Achieving and maintaining normo-glycaemia can delay and prevent development of complications associated with type 1 diabetes. This is a significant burden for patients and requires constant monitoring of their blood glucose, and diet and activity levels, as well as precise calculation of the insulin dosages required to lower glucose levels safely to avoid life-threatening hypoglycaemic events.

As early as the fifth century bc, Ayurveda practitioners in India described what we now know as type 1 diabetes using the term Madumeha, which translates as “sweet urine”. However, it was not until 1908 that Stanley Benedict developed the first glucose urine test. This test was used for around 50 years until Helen Free introduced Clinistix, which abrogated the need for cumbersome mixing of reagents and heating, and allowed for a simple dipstick measurement of glucose in urine. The Ames Reflectance Meter in the 1970s enabled the measurement of glucose in blood, paving the way for contemporary blood glucose meters. These meters were introduced in the 1980s and have progressively improved in accuracy and are now available as small, handheld devices that require only a very small drop of blood.

Continuous glucose monitors (CGMs), introduced in the late 1990s, rely on a subcutaneous sensor connected to a transmitter to provide a glucose reading every few minutes and are linked to an alarm system to alert the user when glucose levels become dangerously high or low. Advances in insulin delivery systems, including smart pens and pumps, have also accelerated with increased availability of technology. Rapid-acting insulin analogues have also been developed to increase the efficacy of delivery and stability of insulin for use in these devices (Milestone 6).

The emergence of smart phones and new technologies over the past two decades has culminated in the development of wearable, closed-loop artificial pancreas systems designed to monitor glucose and deliver hormones as required, in near real time and with reduced patient input.

The first iterations of artificial pancreas systems, termed hybrid closed-loop systems, pair a CGM device to an insulin pump and rely on an algorithm to calculate required insulin doses. Unlike fully closed-loop systems, hybrid systems perform best if the user informs the algorithm of meals and carbohydrate intake.

In 2014, Russell et al. reported the first outcomes of randomized crossover trials in an outpatient setting using a closed-loop bihormonal delivery system compared with insulin pump therapy. The bihormonal device delivers either insulin or glucagon as needed with only meal announcements required by the user after calibration. Trials in adolescents and adults over the 5-day intervention period demonstrated consistent reductions in mean plasma glucose levels and time in hypoglycaemia compared with the control period.

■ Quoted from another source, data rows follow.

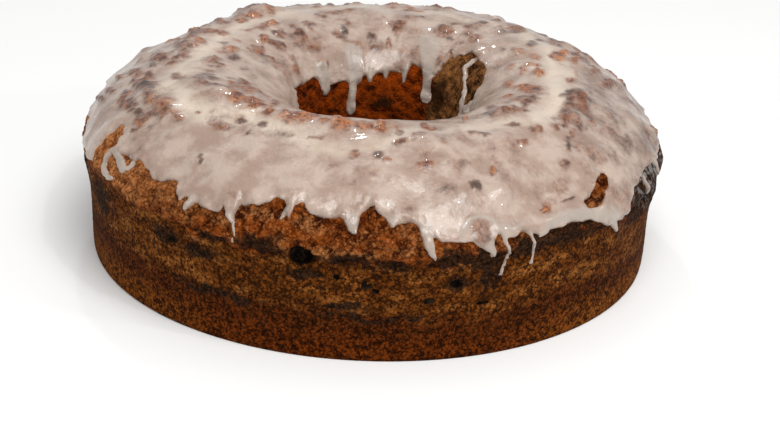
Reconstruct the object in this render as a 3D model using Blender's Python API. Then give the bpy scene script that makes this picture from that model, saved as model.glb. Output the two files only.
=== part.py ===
"""A glazed ring cake, baked in a tube pan and standing the way it was baked, with its cracked crown up.

Two solids: the cake, in one piece with its crags and lumps, and the sugar glaze that lies on the crown and
runs down in drips, outside and in the hole. Metres, +Z up, with the origin in the middle of the base.
Angles round the cake are in degrees from the front, which is -Y, towards +X. Lengths run along the cake's
section from the outer edge of its base, up the wall, over the crown and down the hole.
"""

import bmesh
import bpy
import math
import random
from mathutils import Vector, noise

# The pan's shape: the outer wall flares a little towards its top, and the tube leaves a round hole.
BASE_RADIUS = 0.1208
BASE_ROUND = 0.0006
WALL_TOP_RADIUS = 0.1226
WALL_HEIGHT = 0.0445
HOLE_RADIUS = 0.0365
HOLE_TOP_HEIGHT = 0.0450
# The tube stood a little to the right of the middle.
HOLE_SHIFT = 0.0035

# The crown rises over the pan's rim and overhangs the wall. Each side of it is a quarter of a superellipse.
CROWN_RADIUS = 0.1250
CROWN_WIDE_HEIGHT = 0.0480
CREST_RADIUS = 0.0780
CREST_HEIGHT = 0.0792
OUTER_EXPONENT = 1.5
INNER_EXPONENT = 2.3
ARC_STEPS = 48

# The crack where the crown split in the oven, a shallow valley that wanders round the crest: angle and radius.
CRACK = ((-170, 0.0800), (-125, 0.0770), (-95, 0.0760), (-83, 0.0835), (-69, 0.0915), (-50, 0.0895), (-40, 0.0830),
         (-28, 0.0830), (-15, 0.0890), (-6, 0.0905), (10, 0.0760), (38, 0.0775), (51, 0.0840), (63, 0.0810),
         (76, 0.0760), (96, 0.0750), (117, 0.0790), (150, 0.0770))
CRACK_DEPTH = 0.0024
CRACK_HALF_WIDTH = 0.0055

# Lumps of crust that stand out of the crown: angle, radius, half length, half width and height.
LUMPS = ((-79, 0.099, 0.0060, 0.0040, 0.0016), (-72, 0.100, 0.0065, 0.0045, 0.0018),
         (-60, 0.096, 0.0080, 0.0055, 0.0020), (-57, 0.078, 0.0075, 0.0060, 0.0018),
         (-40, 0.109, 0.0045, 0.0035, 0.0014), (-31, 0.073, 0.0075, 0.0050, 0.0016),
         (-14, 0.074, 0.0105, 0.0055, 0.0022), (1, 0.070, 0.0095, 0.0050, 0.0022),
         (14, 0.085, 0.0075, 0.0055, 0.0018), (19, 0.110, 0.0045, 0.0035, 0.0014),
         (27, 0.111, 0.0045, 0.0040, 0.0016), (33, 0.088, 0.0090, 0.0050, 0.0020),
         (48, 0.070, 0.0100, 0.0055, 0.0022), (62, 0.093, 0.0070, 0.0050, 0.0022),
         (75, 0.088, 0.0085, 0.0050, 0.0018), (84, 0.119, 0.0045, 0.0040, 0.0020))
HIDDEN_LUMPS = 24
# Broad rough swellings of the wall under the crown, at both sides: angle, height, half length, half height and rise.
SWELLINGS = ((-84, 0.0390, 0.0300, 0.0090, 0.0018), (76, 0.0390, 0.0360, 0.0100, 0.0018))

# The glaze: the clearance under it and how thick it lies, in general, in the crack, in a drip and at its rim.
GLAZE_GAP = 0.00035
GLAZE_THICKNESS = 0.0011
POOL_THICKNESS = 0.0013
DRIP_THICKNESS = 0.0016
RIM_THICKNESS = 0.0007
# How high the glaze's edge stands round the cake, outside and in the hole: angle and height.
OUTER_EDGE = ((-150, 0.0570), (-115, 0.0550), (-90, 0.0560), (-72, 0.0570), (-62, 0.0600), (-50, 0.0605),
              (-42, 0.0595), (-34, 0.0570), (-22, 0.0605), (-16, 0.0630), (-8, 0.0605), (0, 0.0635), (8, 0.0595),
              (15, 0.0540), (22, 0.0530), (30, 0.0505), (42, 0.0505), (50, 0.0455), (62, 0.0455), (70, 0.0520),
              (85, 0.0560), (110, 0.0580), (150, 0.0550))
INNER_EDGE = ((-160, 0.0600), (-136, 0.0630), (-112, 0.0600), (-60, 0.0570), (0, 0.0600), (60, 0.0620),
              (100, 0.0690), (112, 0.0720), (134, 0.0715), (144, 0.0640), (165, 0.0640), (178, 0.0610))
# Drips: angle, height of the tip, and half the width of the drip.
OUTER_DRIPS = ((-60.5, 0.0510, 0.0026), (-56.0, 0.0508, 0.0024), (-51.0, 0.0550, 0.0032), (-43.5, 0.0565, 0.0062),
               (-35.5, 0.0515, 0.0036), (-24.2, 0.0432, 0.0022), (-14.5, 0.0580, 0.0026), (-2.2, 0.0550, 0.0038),
               (4.3, 0.0570, 0.0028), (11.2, 0.0470, 0.0030), (19.5, 0.0465, 0.0060), (25.7, 0.0355, 0.0022),
               (32.1, 0.0360, 0.0023), (55.9, 0.0364, 0.0034))
INNER_DRIPS = ((-163, 0.0400, 0.0026), (-144, 0.0540, 0.0028), (-118, 0.0500, 0.0026), (-78, 0.0440, 0.0026),
               (-36, 0.0480, 0.0028), (5, 0.0430, 0.0026), (48, 0.0490, 0.0028), (84, 0.0520, 0.0028),
               (126, 0.0570, 0.0026), (142, 0.0530, 0.0030))
HIDDEN_DRIPS = 9
HIDDEN_FALLS = (0.005, 0.007, 0.010, 0.015)
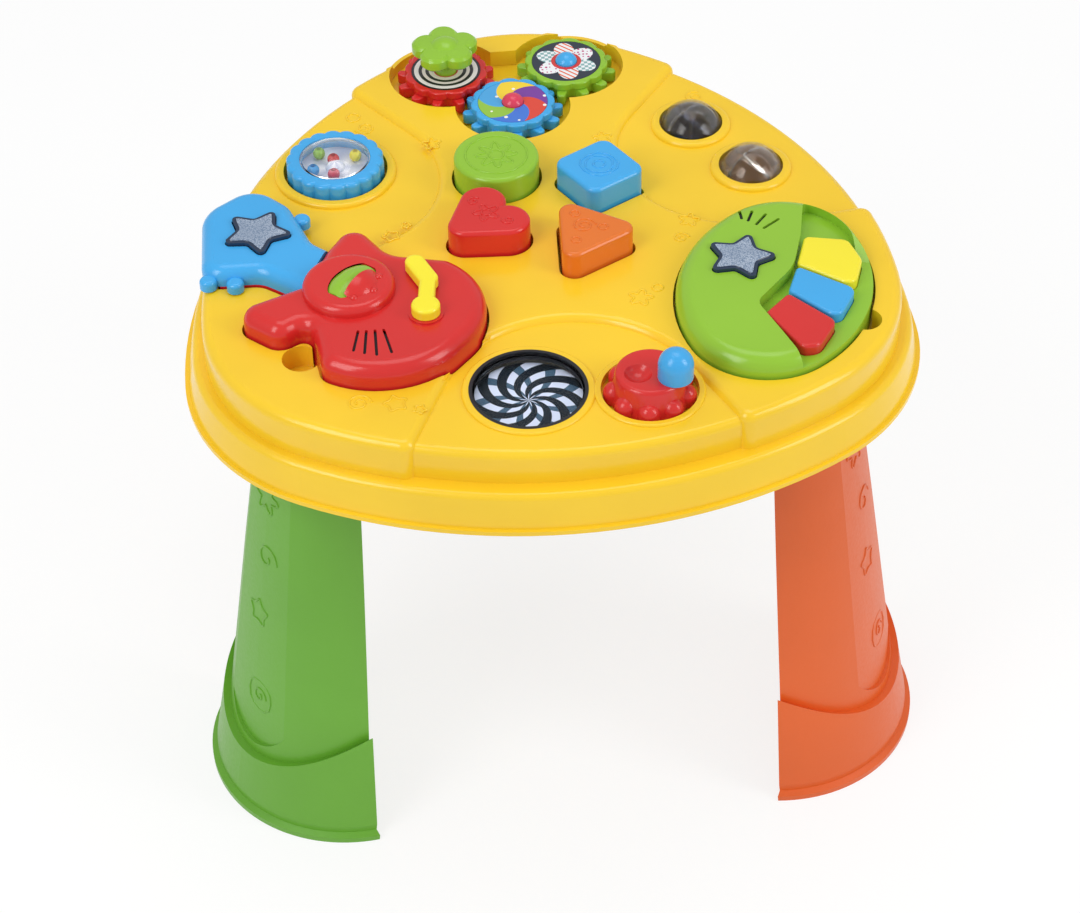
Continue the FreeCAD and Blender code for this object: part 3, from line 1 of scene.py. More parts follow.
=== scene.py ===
import json
import math
import bpy
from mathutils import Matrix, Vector

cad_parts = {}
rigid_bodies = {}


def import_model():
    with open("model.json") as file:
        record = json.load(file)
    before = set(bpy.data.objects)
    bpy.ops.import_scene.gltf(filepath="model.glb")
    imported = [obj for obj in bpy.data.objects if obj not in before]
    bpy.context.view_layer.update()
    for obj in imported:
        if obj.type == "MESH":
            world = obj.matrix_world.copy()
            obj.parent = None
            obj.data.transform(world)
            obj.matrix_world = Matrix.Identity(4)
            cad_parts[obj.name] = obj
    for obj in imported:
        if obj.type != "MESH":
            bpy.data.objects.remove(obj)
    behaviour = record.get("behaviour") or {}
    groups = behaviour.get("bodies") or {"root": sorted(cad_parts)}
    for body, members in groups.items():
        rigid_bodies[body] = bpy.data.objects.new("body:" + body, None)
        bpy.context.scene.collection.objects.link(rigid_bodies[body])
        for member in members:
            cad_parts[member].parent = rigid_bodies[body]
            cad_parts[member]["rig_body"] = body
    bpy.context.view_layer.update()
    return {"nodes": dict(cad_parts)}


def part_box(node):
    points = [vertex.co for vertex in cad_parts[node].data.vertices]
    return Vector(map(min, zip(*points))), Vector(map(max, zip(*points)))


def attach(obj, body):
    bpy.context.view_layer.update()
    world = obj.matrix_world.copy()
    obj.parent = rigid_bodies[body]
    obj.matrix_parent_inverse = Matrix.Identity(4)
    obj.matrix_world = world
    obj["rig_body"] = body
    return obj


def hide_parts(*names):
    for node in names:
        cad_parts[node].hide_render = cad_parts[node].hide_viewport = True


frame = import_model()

nodes = frame["nodes"]
axisShift = 0.024376  # the table's own axis lies this far behind the frame's origin


def onTop(x, y, z=0.0):
    # millimetres about the table's own axis, made metres in the frame
    return Vector((x / 1000, y / 1000 - axisShift, z / 1000))


def onUnit(unit, u, v, z):
    # millimetres in the plane of the guitar or the keyboard
    turn = math.radians(unit["turn"])
    x = unit["at"][0] + u * math.cos(turn) - v * math.sin(turn)
    y = unit["at"][1] + u * math.sin(turn) + v * math.cos(turn)
    return onTop(x, y, z)


def tone(red, green, blue):
    # a colour as it looks on screen, made linear
    parts = []
    for value in (red, green, blue):
        share = value / 255
        parts.append(share / 12.92 if share < 0.04045 else ((share + 0.055) / 1.055) ** 2.4)
    return (*parts, 1.0)


guitarPlace = {"at": (-100.0, -75.0), "turn": -42.0}
keyboardPlace = {"at": (137.8, -73.7), "turn": -20.0}


def clearSelection():
    if bpy.context.object and bpy.context.object.mode != "OBJECT":
        bpy.ops.object.mode_set(mode="OBJECT")
    bpy.ops.object.select_all(action="DESELECT")


def makeActive(piece):
    clearSelection()
    piece.select_set(True)
    bpy.context.view_layer.objects.active = piece


def finishPiece(piece, name, body, materials, smoothTo=35):
    # the finished piece sits at the origin, with its place in its mesh
    makeActive(piece)
    bpy.ops.object.transform_apply(location=True, rotation=True, scale=True)
    piece.name = name
    piece.data.name = name
    if materials:
        piece.data.materials.clear()
        for material in materials:
            piece.data.materials.append(material)
    bpy.ops.object.shade_smooth_by_angle(angle=math.radians(smoothTo))
    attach(piece, body)
    return piece


def applyModifier(piece, kind, **settings):
    makeActive(piece)
    modifier = piece.modifiers.new(kind.title(), kind)
    for key, value in settings.items():
        setattr(modifier, key, value)
    bpy.ops.object.modifier_apply(modifier=modifier.name)


def joinPieces(pieces):
    makeActive(pieces[0])
    for piece in pieces[1:]:
        piece.select_set(True)
    if len(pieces) > 1:
        bpy.ops.object.join()
    return bpy.context.object


# materials


def newMaterial(name):
    material = bpy.data.materials.new(name)
    material.use_nodes = True
    return material, material.node_tree, material.node_tree.nodes["Principled BSDF"]


def addNode(tree, kind, **settings):
    made = tree.nodes.new(kind)
    for key, value in settings.items():
        setattr(made, key, value)
    return made


def reckon(tree, operation, *terms):
    # one Math node; a term is a number or another node's output
    made = addNode(tree, "ShaderNodeMath", operation=operation)
    for place, term in enumerate(terms):
        if isinstance(term, (int, float)):
            made.inputs[place].default_value = term
        else:
            tree.links.new(term, made.inputs[place])
    return made.outputs[0]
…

The following year, Thabit et al. showed increased time of blood levels of glucose within the target range in a randomized crossover study using an insulin-only artificial pancreas, in adults (day and night) and in children and adolescents (overnight), compared with sensor-augmented insulin pump therapy at 12 weeks.

As these devices continue to develop, larger, longer trials under truly free-living conditions have provided assurance of the safety and feasibility of closed-loop systems. Insulin-only devices have also been successfully tested in specific populations, such as pregnant women with type 1 diabetes and hospitalized patients with type 2 diabetes receiving noncritical care, further demonstrating the broad application of these devices.

At present, only a handful of hybrid closed-loop systems have been approved for marketing in Europe and the USA. Large pivotal trials are ongoing with the hope that additional closed-loop systems will soon be available to patients, freeing them of the high daily burden of managing their diabetes.